Key Decisions for Investors

  • Long RTX and LMT (equal-weight; 6–18 month hold): buy stock or 9–12 month call spreads (buy 15–25% OTM calls, sell 35–45% OTM calls) to capture 20–40% upside if procurement/funding tailwinds materialize; downside capped to ~20% in a rapid de-escalation scenario — stop-loss at 12% below entry.
  • Pair trade: Long US defense ETF ITA / Short European bank ETF EUFN (size 1:0.6; 3–12 months): captures defense rerating vs European financial stress — target 15–30% relative return; cut if EUR/USD reverses above pre-shock levels.
  • FX: Long USD via UUP or short EUR via FXE (1–3 month tactical): enter on first strong risk-off close; target 3–6% move with tight 1.5–2% stop; this is a liquidity-driven trade, unwind on confirmed diplomatic progress.

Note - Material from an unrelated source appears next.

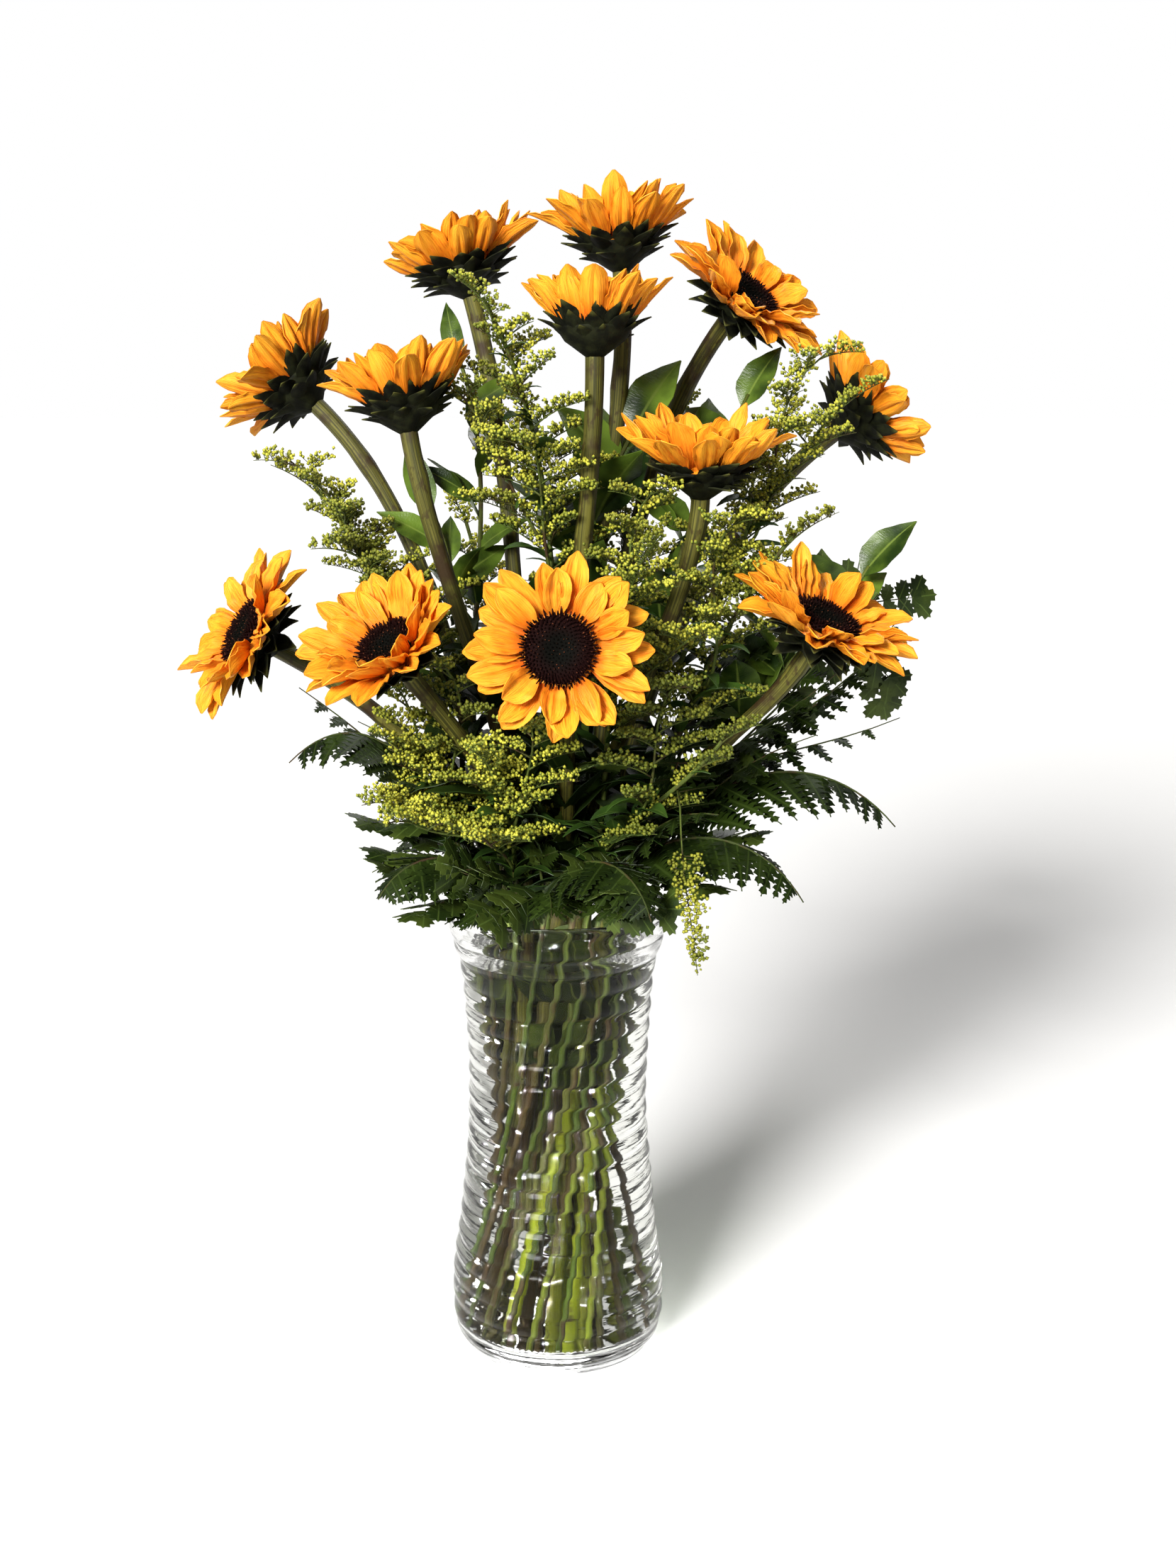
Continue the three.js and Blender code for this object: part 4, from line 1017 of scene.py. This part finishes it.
narrow_skin = leaf_finish(
    "goldenrod_leaf", (0.008, 0.021, 0.003), (0.034, 0.074, 0.009), (0.07, 0.11, 0.02),
    roughness=0.45, gloss=0.2,
)
goldenrod_stem_skin = stem_finish(
    "goldenrod_stem_skin", (0.04, 0.060, 0.009), (0.11, 0.14, 0.022), (0.045, 0.026, 0.010),
    (0.050, 0.034, 0.010),
)
bud_skin = bud_finish("goldenrod_buds", (0.28, 0.285, 0.022), (0.60, 0.56, 0.055))
shaded_bud_skin = bud_finish("shaded_buds", (0.12, 0.13, 0.010), (0.30, 0.29, 0.026))
goldenrod_courses = []
for index, spray in enumerate(GOLDENROD):
    tip = Vector(spray["tip"])
    outward = azimuth_of(tip)
    way = heading(outward, 50)
    course = Course(spray["ring"], spray["slot"], tip, way, rise=0.4, reach=0.35, steps=6)
    goldenrod_courses.append(course)
    name = f"goldenrod_{index + 1}"
    buds = Growth()
    stalks = Growth(index)
    leaves = Growth()
    stem(stalks, course, 30, GOLDENROD_TAPER, GOLDENROD_STEM, 8, index + 40)
    start = spray["from"]
    count = len(spray["sides"])
    step = (TOP_SHARE - start) / count
    sites = []
    for number, azimuth in enumerate(spray["sides"]):
        length = spray["plume"] * (1.1 - 0.5 * number / count)
        sites.append((start + step * number, azimuth, PLUME_RISE, length))
        for extra in range(1, EXTRA_PLUMES[index] + 1):
            turn = azimuth + 137 * extra + 40 * frac_draw(index + 1200, number * 2 + extra)
            sites.append((start + step * (number + extra / 3), turn, 48, length * (0.78 - 0.1 * extra)))
    for number, (share, azimuth, rise, length) in enumerate(sites):
        plume(buds, stalks, course.spot(share, azimuth, rise), length, 1000 + index * 200 + number * 7)
        place = course.spot(share - 0.01, azimuth, 20)
        blade(
            leaves, SCALE_GRID, place, SCALE_LENGTH, SCALE_WIDTH, NARROW_OUTLINE, lift=10, curl=-40, fold=0.3
        )
    place = growth_frame(course.above(TOP_SHARE), course.way(TOP_SHARE), heading(outward + 180, 60))
    plume(buds, stalks, place, spray["plume"] * 0.8, 1190 + index * 200)
    if index == HANGING_PLUME["spray"]:
        place = course.spot(HANGING_PLUME["share"], HANGING_PLUME["azimuth"], HANGING_PLUME["rise"])
        plume(buds, stalks, place, HANGING_PLUME["length"], 1199, droop=0.75, first=0.5)
    for side_number, (spray_number, start_share, side_tip) in enumerate(SIDE_SPRAYS):
        if spray_number != index:
            continue
        root = course.above(start_share)
        end = Vector(side_tip)
        lean = azimuth_of(end)
        leaving = (course.way(start_share) + heading(lean, 20)).normalized()
        shoot = Shoot(root, leaving, end, heading(lean, 35))
        twig(stalks, shoot.on_bend, steps=10, thick=1.1, thinning=0.6, sides=5)
        for number in range(SIDE_PLUMES):
            share = 0.4 + 0.085 * number
            turn = lean + 120 * (1 if number % 2 else -1) * (0.5 + 0.4 * frac_draw(side_number + 340, number))
            kind = 4000 + side_number * 90 + number * 7
            plume(buds, stalks, shoot.spot(share, turn, 35), 40 - 3 * number, kind)
        plume(buds, stalks, shoot.spot(0.96, lean, 25), 24, 4080 + side_number * 90)
    for number in range(LOW_LEAVES):
        share = 0.03 + (start + 0.25) * number / LOW_LEAVES
        azimuth = number * LEAF_TURN + 60 * frac_draw(index + 120, number)
        length = 46 * (0.7 + 0.5 * frac_draw(index + 140, number)) * (1 - 0.35 * number / LOW_LEAVES)
        curl = -75 + 30 * frac_draw(index + 150, number)
        blade(
            leaves, NARROW_GRID, course.spot(share, azimuth, 8), length, NARROW_WIDTH, NARROW_OUTLINE,
            lift=34, curl=curl, cup=0.2, fold=0.25,
            roll=stray(60, index + 160, number), sway=stray(0.3, index + 180, number),
        )
    # Painted shade: the spray with the hanging plume gets the darker copy of the bud skin.
    skin = shaded_bud_skin if index == HANGING_PLUME["spray"] else bud_skin
    buds.piece(f"{name}_buds", skin, [name], "goldenrod")
    stalks.piece(f"{name}_stalks", goldenrod_stem_skin, [name], "goldenrod")
    leaves.piece(f"{name}_leaves", narrow_skin, [name], "goldenrod", thickness=0.35)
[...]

  • Hedge: Buy GLD (or 2–5% portfolio hedge) 3–12 months to protect against severe risk-off and sovereign-tension shocks — expect 5–20% upside in tail events, limited carry cost.
  • Opportunistic: Accumulate selected European defense primes (BAES.L, EADSY) on any sharp sell-off (10–20% drawdown) with 12–24 month view — structural procurement increases and consolidation should support mid-teens IRR absent rapid policy reversal.